There are quite a few references online for finding detailed info on CSS properties. I find, however, that most of them usually have more than what I’m looking for — and don’t even get me started on the overly-convoluted CSS specs. Truth is, sometimes I just want to know which values are valid for a particular property, and nothing more. So I built a quick-reference site that does just that.
It’s called: CSS Values.
How it works is very simple. If you know a CSS property that you’re thinking of using, but can’t remember all the values that it accepts, just type the property name into the search box and the page will instantly update to display the property with all valid values.

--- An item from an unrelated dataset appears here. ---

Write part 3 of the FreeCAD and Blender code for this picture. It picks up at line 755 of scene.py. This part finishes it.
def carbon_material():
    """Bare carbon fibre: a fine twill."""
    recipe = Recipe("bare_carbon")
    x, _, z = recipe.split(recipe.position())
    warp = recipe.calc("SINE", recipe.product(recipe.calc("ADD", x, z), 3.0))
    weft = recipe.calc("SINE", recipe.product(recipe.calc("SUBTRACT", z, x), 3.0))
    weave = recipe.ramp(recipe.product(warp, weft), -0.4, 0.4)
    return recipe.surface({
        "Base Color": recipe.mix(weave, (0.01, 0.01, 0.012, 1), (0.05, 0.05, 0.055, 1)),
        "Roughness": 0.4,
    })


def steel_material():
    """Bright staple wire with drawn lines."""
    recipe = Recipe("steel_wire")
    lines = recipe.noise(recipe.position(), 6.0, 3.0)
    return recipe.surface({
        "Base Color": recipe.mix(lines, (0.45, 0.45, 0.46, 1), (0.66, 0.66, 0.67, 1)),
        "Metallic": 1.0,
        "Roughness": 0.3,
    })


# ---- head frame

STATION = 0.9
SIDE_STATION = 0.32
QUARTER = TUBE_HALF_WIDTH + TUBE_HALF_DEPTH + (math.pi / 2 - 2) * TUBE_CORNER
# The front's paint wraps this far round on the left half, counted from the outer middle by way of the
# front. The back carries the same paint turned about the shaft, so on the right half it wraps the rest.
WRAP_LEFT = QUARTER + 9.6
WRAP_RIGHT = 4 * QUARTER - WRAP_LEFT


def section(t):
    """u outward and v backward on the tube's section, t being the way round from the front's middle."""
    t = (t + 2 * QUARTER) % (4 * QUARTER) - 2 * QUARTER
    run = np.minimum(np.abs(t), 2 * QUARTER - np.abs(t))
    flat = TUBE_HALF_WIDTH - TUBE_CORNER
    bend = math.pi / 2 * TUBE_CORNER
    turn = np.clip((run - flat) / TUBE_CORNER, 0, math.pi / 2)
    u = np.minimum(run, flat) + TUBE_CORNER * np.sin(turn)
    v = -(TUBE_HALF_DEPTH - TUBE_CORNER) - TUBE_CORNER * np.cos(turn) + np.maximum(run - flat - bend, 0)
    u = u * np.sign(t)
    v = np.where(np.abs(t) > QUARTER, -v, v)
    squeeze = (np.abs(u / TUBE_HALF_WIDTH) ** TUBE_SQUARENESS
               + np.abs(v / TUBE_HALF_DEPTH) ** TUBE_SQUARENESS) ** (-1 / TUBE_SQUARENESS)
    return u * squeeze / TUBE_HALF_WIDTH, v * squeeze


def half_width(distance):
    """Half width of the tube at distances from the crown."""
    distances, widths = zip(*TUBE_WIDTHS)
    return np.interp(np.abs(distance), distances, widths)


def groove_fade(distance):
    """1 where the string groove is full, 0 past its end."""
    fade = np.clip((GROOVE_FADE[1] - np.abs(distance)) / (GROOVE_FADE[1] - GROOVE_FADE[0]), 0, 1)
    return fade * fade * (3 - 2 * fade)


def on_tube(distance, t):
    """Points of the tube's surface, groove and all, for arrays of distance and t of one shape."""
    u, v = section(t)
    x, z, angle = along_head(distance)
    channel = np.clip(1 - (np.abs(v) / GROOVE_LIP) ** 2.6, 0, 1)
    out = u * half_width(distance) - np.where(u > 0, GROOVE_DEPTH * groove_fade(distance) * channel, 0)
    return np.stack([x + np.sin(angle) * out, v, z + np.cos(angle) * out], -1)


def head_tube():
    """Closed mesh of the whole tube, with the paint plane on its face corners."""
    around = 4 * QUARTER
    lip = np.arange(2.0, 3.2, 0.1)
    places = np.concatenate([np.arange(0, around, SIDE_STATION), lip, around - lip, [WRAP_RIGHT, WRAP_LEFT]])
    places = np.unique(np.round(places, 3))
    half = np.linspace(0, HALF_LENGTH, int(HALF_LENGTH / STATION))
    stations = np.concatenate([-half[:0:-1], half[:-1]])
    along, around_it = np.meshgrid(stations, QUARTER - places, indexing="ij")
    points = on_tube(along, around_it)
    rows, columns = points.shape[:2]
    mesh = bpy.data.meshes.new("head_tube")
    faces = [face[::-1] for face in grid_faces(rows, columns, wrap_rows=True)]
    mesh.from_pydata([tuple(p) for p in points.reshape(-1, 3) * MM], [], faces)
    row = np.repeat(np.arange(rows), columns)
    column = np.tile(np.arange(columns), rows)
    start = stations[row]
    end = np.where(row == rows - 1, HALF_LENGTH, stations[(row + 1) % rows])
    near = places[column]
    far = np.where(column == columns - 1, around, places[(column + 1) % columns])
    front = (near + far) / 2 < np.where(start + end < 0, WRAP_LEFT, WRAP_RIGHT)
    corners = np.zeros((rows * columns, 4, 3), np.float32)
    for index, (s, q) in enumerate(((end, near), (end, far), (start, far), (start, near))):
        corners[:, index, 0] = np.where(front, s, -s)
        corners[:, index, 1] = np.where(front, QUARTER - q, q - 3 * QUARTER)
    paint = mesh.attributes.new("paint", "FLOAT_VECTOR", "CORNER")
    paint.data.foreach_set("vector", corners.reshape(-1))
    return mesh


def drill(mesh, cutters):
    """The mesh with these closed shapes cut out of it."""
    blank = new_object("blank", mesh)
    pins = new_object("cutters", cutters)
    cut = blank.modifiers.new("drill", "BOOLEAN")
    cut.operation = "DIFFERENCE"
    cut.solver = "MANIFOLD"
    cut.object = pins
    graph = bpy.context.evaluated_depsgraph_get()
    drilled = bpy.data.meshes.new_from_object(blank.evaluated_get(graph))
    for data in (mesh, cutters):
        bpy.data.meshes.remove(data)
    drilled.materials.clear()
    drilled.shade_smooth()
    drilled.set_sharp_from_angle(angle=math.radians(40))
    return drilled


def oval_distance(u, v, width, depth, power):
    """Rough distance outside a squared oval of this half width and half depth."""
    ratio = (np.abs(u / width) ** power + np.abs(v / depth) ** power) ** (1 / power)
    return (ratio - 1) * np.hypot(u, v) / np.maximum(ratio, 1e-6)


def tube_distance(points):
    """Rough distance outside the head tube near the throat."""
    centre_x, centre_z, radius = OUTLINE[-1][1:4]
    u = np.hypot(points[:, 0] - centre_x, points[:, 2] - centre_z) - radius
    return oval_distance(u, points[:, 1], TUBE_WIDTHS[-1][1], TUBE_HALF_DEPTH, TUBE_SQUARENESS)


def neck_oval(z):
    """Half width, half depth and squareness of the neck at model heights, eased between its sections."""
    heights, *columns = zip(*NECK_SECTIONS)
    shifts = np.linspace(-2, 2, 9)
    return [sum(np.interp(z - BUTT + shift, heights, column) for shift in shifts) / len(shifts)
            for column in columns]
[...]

You can also use it just to browse, which might be helpful for CSS beginners. All the data is displayed on the page by default, so you can scroll down and just peruse everything at random — which you might find surprising. We might think we know CSS pretty well, but it’s amazing what little nuggets you’ll find. I certainly learned a lot while building this thing.
Naturally, keeping the data for CSS Values up to date will be an ongoing task, but I really don’t mind since I’m constantly doing research on CSS stuff. So this will be a great way to help me stay up to speed — even if nobody finds the app particularly useful.
The page uses a very useful little script called List.js by Jonny Strömberg. If the functionality of it feels familiar, then it might be because HTML5 Please uses the same script for its insta-filtering.
As this is a very simple reference app, it naturally has some drawbacks. The data it holds is updated manually in the HTML. Not the greatest solution, I know.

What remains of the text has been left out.